Jakarta, FORTUNE - Kementerian Energi dan Sumber Daya Mineral (ESDM) memutuskan untuk memangkas kuota ekspor gas bumi secara bertahap. Kebijakan ini ditempuh demi mengamankan pasokan bagi industri dan pembangkit listrik dalam negeri, di tengah tren penurunan produksi alamiah (natural decline) dari sejumlah lapangan gas lama.
Direktur Pembinaan Program Minyak dan Gas Bumi Kementerian ESDM, Hendra Gunawan, menegaskan bahwa fokus pemerintah saat ini bergeser pada pemenuhan kebutuhan domestik. Meskipun ekspor gas—baik melalui pipa maupun liquefied natural gas (LNG)—masih berjalan, porsinya akan terus disesuaikan dengan prioritas nasional.
“Pemerintah telah menerapkan kebijakan untuk memprioritaskan kebutuhan gas dalam negeri, dan kuota ekspor akan diturunkan secara bertahap,” ujar Hendra dalam diskusi publik INDEF yang disiarkan secara virtual, Selasa (23/12).
Langkah ini mendesak dilakukan mengingat permintaan gas bumi, khususnya dari sektor ketenagalistrikan, terus menunjukkan tren peningkatan. Kondisi ini berbanding terbalik dengan kemampuan suplai dari lapangan-lapangan tua yang produksinya terus menyusut secara alamiah.
Berdasarkan data Kementerian ESDM periode Januari hingga September 2025, rata-rata pemanfaatan gas bumi nasional mencapai 5.594 Billion British Thermal Unit per Day (BBTUD).
Dari total tersebut, pasar domestik menyerap porsi mayoritas sebesar 3.895 BBTUD. Sektor industri menjadi konsumen terbesar dengan penyerapan 1.419,10 BBTUD (25,37 persen), disusul oleh LNG domestik sebesar 745 BBTUD (13,32 persen), dan sektor ketenagalistrikan sebesar 740,17 BBTUD (13,23 persen).
Sektor pupuk juga menyerap pasokan signifikan sebesar 680,65 BBTUD (12,17 persen). Sisanya terdistribusi untuk kebutuhan lifting minyak (3,63 persen), serta porsi kecil untuk LPG, jaringan gas kota (city gas), dan bahan bakar gas (BBG).
Sementara itu, gas yang dialirkan ke pasar ekspor tercatat sebesar 1.658 BBTUD. Perinciannya, ekspor LNG mencapai 1.285,82 BBTUD (22,98 persen dari produksi nasional) dan ekspor gas pipa sebesar 412,82 BBTUD (7,38 persen).
Untuk menjaga keseimbangan neraca gas pada masa mendatang, pemerintah mengandalkan percepatan pengembangan sejumlah wilayah kerja (WK) strategis, seperti WK South Andaman, WK Masela, hingga WK Genting.
“Pengembangan lapangan-lapangan tersebut diharapkan dapat mengatasi penurunan produksi gas yang terjadi secara alamiah,” kata Hendra.
Selain memacu sisi hulu, pemerintah juga menyoroti pentingnya infrastruktur distribusi.
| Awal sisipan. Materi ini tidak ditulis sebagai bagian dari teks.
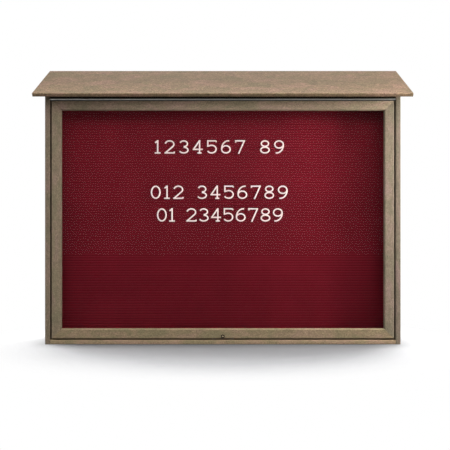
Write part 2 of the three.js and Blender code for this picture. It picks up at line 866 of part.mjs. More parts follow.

Hendra menyebutkan bahwa antisipasi pertumbuhan permintaan di berbagai wilayah memerlukan jaringan yang terintegrasi.
“Untuk memenuhi kebutuhan gas domestik dan perkiraan tumbuhnya potential demand di beberapa wilayah, perlu dikembangkan infrastruktur gas melalui pembangunan jaringan transmisi dan distribusi yang lebih luas,” katanya.